_Exercise details_: Among the entries below, extract exactly the lines that run from the one with "938 of scene.py. This part finishes it." through the one with "along its axes.", both ends included.
+++ Records for this exercise +++
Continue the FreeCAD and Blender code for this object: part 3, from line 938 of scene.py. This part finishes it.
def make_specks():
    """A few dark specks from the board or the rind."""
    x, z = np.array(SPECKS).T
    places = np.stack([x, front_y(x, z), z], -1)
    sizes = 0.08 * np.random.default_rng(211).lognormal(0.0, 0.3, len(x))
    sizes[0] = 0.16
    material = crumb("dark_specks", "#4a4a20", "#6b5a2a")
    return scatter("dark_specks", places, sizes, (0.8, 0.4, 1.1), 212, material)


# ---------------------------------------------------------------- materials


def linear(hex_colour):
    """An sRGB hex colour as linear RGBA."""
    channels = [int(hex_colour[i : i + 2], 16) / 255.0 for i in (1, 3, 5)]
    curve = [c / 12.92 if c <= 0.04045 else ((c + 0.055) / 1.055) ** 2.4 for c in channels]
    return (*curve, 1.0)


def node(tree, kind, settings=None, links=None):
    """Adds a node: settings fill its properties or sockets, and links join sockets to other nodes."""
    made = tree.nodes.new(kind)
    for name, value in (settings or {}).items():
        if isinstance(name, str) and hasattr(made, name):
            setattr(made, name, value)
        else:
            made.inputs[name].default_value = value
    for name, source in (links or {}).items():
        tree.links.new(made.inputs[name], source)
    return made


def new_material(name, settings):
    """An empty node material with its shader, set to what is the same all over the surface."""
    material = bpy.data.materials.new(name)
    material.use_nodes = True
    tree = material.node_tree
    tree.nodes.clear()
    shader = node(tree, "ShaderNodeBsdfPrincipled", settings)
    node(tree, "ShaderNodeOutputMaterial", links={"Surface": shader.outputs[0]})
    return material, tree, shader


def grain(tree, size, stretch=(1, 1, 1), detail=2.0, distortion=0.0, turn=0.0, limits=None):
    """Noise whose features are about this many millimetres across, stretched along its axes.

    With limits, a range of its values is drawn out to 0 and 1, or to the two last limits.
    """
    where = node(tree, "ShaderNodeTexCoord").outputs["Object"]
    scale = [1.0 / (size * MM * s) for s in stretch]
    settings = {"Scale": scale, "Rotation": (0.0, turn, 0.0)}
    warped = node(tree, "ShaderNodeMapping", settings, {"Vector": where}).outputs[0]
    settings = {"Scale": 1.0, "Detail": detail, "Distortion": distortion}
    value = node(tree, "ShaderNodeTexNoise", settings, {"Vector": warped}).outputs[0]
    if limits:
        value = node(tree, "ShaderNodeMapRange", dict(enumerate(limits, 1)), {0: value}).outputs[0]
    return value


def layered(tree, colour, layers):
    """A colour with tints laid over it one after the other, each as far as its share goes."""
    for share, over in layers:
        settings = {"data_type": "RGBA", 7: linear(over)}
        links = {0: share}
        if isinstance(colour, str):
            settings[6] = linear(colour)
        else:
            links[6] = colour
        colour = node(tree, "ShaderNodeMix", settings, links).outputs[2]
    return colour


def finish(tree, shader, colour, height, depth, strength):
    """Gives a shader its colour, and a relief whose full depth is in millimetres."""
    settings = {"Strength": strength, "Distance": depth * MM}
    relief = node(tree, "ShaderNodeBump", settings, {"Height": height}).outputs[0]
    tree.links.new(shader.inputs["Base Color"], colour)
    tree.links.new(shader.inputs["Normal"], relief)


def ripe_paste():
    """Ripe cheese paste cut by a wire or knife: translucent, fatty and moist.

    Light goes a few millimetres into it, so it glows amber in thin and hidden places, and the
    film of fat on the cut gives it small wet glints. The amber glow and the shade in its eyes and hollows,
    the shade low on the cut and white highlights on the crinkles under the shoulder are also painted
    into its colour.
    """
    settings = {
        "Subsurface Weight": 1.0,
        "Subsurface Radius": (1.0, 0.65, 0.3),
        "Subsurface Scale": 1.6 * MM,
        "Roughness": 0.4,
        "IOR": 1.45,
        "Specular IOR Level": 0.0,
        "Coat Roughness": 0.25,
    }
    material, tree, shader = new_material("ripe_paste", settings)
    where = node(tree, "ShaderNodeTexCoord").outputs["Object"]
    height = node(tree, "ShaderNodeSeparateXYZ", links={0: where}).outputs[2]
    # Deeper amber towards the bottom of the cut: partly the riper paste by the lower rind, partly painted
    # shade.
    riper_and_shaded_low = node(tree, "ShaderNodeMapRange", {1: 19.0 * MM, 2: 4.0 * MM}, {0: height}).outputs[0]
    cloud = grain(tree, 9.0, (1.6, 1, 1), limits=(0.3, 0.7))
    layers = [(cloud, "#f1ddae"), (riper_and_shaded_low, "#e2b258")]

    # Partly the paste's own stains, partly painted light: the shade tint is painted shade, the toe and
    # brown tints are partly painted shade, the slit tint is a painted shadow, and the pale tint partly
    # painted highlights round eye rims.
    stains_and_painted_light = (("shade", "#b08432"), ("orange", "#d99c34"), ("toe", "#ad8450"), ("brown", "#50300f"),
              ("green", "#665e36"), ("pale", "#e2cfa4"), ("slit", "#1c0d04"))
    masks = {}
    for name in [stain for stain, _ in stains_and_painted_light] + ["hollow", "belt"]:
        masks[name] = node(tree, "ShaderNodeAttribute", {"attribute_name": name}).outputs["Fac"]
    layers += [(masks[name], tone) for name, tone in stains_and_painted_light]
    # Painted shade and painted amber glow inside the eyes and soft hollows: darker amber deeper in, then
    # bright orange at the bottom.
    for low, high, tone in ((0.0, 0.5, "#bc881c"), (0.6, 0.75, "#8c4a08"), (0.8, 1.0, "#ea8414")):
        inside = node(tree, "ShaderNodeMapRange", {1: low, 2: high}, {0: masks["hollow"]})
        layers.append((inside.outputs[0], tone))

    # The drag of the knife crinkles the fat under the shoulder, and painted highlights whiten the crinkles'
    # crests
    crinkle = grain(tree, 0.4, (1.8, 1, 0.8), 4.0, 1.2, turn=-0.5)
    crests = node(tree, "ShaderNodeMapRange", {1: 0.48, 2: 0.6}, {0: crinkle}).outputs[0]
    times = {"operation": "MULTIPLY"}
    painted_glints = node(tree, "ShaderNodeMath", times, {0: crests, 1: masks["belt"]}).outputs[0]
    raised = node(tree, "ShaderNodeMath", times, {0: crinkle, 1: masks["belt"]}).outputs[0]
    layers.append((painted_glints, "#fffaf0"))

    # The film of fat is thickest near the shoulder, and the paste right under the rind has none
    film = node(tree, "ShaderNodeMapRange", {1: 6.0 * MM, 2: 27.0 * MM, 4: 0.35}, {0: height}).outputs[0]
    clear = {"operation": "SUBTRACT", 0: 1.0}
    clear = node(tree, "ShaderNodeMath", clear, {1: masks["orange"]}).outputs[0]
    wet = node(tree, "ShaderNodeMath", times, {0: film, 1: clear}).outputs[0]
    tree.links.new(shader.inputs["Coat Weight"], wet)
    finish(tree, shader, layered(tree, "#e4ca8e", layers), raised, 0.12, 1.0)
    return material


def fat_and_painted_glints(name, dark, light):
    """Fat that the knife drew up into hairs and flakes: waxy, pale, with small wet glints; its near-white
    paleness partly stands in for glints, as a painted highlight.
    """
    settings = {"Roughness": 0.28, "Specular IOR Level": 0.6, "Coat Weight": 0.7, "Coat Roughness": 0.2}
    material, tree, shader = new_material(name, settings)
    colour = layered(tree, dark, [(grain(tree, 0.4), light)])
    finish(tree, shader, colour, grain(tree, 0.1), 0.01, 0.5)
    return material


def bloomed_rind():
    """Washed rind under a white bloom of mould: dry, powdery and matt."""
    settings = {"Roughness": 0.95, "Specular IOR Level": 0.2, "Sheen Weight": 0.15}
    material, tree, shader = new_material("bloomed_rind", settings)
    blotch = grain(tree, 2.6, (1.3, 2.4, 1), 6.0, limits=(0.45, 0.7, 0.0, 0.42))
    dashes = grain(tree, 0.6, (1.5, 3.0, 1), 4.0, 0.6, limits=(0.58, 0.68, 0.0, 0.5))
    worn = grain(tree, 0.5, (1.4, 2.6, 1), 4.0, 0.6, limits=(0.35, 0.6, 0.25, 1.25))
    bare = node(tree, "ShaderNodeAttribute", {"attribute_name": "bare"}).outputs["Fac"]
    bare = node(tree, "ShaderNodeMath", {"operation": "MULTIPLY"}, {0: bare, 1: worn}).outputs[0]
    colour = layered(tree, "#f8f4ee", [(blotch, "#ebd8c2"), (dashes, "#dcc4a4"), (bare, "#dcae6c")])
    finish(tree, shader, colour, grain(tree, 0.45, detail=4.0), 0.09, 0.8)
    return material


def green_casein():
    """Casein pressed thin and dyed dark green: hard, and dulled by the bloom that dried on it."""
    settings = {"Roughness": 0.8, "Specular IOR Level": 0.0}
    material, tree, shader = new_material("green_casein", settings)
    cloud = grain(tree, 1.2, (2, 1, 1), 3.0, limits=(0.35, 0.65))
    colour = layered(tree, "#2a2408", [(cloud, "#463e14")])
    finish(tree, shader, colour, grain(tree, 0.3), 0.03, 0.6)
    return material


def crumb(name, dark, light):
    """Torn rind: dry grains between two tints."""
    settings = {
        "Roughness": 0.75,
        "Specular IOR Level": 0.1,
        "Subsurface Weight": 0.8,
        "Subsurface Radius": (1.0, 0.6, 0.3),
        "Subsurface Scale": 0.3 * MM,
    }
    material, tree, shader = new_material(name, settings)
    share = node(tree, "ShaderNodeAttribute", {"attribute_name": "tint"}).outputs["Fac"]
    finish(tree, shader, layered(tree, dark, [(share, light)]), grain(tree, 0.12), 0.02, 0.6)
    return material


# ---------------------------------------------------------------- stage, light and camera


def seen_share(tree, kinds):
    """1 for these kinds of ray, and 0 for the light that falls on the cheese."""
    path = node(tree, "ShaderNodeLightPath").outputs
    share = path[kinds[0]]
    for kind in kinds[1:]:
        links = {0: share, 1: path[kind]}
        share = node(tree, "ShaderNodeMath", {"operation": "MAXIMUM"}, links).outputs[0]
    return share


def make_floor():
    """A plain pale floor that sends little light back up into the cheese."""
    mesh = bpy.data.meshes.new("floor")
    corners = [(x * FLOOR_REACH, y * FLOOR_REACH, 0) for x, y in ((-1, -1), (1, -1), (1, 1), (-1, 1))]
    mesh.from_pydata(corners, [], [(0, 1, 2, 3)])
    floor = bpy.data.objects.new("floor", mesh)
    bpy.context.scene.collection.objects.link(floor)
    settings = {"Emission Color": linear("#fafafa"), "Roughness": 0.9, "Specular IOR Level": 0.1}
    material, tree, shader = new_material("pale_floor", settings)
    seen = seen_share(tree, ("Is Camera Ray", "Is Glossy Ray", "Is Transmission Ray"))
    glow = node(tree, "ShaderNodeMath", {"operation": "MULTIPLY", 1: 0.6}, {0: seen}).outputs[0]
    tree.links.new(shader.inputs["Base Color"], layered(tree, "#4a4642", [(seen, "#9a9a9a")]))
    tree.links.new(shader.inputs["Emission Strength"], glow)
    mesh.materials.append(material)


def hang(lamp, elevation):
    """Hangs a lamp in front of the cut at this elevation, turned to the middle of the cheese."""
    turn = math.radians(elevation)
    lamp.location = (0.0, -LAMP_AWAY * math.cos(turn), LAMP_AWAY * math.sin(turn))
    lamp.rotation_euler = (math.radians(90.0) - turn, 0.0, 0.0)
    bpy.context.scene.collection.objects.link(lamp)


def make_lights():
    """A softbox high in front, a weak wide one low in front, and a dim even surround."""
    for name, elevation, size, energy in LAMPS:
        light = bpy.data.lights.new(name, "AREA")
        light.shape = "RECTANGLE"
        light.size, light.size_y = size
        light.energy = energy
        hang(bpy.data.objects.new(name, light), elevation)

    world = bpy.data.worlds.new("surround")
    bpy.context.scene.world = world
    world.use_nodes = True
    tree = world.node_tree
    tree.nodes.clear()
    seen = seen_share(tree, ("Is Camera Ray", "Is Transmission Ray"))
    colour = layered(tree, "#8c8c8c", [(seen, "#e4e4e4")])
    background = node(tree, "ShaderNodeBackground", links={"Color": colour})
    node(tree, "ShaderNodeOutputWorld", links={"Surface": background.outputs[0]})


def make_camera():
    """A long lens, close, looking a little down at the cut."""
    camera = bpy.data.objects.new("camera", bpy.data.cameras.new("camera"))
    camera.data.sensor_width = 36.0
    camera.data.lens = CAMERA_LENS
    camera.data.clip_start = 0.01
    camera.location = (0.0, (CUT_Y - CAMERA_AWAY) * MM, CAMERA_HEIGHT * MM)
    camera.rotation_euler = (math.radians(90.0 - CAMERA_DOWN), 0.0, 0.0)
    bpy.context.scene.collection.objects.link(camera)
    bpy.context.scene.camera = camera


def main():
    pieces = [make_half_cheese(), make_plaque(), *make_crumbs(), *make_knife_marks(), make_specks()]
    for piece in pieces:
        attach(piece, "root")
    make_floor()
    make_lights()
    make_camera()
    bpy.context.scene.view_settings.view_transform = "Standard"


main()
+++
+++ Records for this exercise +++
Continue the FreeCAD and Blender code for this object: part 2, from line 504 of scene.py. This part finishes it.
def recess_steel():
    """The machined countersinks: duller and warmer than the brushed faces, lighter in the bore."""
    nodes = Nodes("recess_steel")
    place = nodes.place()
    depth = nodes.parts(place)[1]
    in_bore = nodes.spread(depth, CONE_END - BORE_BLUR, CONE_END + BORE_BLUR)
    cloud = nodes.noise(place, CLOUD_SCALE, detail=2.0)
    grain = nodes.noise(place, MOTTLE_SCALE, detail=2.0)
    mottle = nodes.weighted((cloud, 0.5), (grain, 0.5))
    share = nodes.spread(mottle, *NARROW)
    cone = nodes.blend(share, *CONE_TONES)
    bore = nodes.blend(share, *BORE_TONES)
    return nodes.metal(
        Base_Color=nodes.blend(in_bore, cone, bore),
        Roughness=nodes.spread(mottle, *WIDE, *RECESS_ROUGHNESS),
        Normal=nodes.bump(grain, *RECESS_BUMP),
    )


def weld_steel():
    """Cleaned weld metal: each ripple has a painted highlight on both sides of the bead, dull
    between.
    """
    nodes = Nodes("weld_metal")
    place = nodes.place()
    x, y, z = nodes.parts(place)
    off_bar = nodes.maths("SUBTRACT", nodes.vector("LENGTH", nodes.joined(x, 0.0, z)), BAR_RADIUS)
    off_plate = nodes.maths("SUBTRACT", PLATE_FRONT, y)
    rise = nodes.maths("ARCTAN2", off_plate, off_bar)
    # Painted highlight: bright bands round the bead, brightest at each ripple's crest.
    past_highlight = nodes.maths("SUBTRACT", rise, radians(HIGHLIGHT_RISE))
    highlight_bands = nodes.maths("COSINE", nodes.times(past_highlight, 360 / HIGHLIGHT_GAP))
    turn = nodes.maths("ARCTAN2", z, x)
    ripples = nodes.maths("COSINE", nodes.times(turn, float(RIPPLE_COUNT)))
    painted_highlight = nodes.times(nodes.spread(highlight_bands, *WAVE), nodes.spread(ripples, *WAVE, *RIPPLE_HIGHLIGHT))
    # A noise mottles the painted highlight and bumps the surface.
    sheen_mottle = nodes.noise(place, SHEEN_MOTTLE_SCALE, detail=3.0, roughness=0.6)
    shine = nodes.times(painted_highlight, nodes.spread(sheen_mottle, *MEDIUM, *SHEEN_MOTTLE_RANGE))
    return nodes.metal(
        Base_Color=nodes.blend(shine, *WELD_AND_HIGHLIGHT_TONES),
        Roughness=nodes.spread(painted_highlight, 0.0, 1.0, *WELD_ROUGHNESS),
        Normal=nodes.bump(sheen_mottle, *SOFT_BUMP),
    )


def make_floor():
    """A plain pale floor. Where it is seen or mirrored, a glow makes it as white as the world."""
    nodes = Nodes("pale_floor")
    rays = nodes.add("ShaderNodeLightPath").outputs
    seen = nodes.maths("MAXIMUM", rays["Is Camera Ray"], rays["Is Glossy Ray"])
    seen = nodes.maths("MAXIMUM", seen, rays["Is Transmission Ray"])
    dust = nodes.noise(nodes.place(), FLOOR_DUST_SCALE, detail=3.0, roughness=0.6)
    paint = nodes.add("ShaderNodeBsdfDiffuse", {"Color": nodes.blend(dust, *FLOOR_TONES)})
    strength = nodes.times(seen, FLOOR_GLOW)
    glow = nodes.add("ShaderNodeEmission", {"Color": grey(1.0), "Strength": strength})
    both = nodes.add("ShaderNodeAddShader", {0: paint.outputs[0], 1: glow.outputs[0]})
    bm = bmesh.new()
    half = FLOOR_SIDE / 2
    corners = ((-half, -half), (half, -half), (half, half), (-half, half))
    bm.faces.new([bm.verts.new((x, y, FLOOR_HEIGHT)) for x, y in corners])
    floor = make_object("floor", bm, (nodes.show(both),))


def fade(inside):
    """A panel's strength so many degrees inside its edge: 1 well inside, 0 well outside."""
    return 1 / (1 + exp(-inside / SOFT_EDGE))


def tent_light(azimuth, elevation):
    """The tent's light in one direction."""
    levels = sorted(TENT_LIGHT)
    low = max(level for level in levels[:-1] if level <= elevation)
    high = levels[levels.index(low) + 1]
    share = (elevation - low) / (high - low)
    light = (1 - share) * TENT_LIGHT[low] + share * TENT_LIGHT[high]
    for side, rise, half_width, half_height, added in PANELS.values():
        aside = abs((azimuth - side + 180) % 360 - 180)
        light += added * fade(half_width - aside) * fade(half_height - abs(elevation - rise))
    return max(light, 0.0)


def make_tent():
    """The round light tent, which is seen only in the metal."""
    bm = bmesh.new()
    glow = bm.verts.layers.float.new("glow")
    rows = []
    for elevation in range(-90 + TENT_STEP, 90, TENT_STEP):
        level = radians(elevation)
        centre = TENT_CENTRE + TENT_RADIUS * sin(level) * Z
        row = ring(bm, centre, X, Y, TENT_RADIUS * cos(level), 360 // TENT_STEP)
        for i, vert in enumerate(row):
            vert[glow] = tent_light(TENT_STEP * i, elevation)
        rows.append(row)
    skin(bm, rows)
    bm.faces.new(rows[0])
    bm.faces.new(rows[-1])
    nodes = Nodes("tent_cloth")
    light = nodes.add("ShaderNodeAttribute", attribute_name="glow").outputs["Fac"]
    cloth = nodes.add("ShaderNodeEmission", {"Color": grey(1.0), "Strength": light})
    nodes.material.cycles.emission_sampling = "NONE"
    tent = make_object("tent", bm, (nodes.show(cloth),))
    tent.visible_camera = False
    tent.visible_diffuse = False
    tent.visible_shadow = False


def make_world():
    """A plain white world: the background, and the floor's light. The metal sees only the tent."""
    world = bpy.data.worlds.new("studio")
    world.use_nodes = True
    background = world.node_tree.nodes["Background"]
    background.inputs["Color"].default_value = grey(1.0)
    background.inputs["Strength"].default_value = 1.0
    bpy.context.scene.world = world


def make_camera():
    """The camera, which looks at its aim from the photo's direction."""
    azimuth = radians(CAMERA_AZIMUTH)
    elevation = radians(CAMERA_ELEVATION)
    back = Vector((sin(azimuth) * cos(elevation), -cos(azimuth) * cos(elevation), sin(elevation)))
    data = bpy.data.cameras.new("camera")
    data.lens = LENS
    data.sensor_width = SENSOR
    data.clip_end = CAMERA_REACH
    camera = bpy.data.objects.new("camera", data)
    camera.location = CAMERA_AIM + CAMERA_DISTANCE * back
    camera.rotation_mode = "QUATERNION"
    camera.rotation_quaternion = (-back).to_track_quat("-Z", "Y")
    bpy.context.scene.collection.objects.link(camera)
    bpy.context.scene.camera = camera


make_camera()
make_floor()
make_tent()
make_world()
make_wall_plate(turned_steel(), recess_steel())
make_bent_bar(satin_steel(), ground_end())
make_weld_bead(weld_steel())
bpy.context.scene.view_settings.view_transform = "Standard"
+++
_Answer to this exercise_:
Continue the FreeCAD and Blender code for this object: part 3, from line 938 of scene.py. This part finishes it.
def make_specks():
    """A few dark specks from the board or the rind."""
    x, z = np.array(SPECKS).T
    places = np.stack([x, front_y(x, z), z], -1)
    sizes = 0.08 * np.random.default_rng(211).lognormal(0.0, 0.3, len(x))
    sizes[0] = 0.16
    material = crumb("dark_specks", "#4a4a20", "#6b5a2a")
    return scatter("dark_specks", places, sizes, (0.8, 0.4, 1.1), 212, material)


# ---------------------------------------------------------------- materials


def linear(hex_colour):
    """An sRGB hex colour as linear RGBA."""
    channels = [int(hex_colour[i : i + 2], 16) / 255.0 for i in (1, 3, 5)]
    curve = [c / 12.92 if c <= 0.04045 else ((c + 0.055) / 1.055) ** 2.4 for c in channels]
    return (*curve, 1.0)


def node(tree, kind, settings=None, links=None):
    """Adds a node: settings fill its properties or sockets, and links join sockets to other nodes."""
    made = tree.nodes.new(kind)
    for name, value in (settings or {}).items():
        if isinstance(name, str) and hasattr(made, name):
            setattr(made, name, value)
        else:
            made.inputs[name].default_value = value
    for name, source in (links or {}).items():
        tree.links.new(made.inputs[name], source)
    return made


def new_material(name, settings):
    """An empty node material with its shader, set to what is the same all over the surface."""
    material = bpy.data.materials.new(name)
    material.use_nodes = True
    tree = material.node_tree
    tree.nodes.clear()
    shader = node(tree, "ShaderNodeBsdfPrincipled", settings)
    node(tree, "ShaderNodeOutputMaterial", links={"Surface": shader.outputs[0]})
    return material, tree, shader


def grain(tree, size, stretch=(1, 1, 1), detail=2.0, distortion=0.0, turn=0.0, limits=None):
    """Noise whose features are about this many millimetres across, stretched along its axes.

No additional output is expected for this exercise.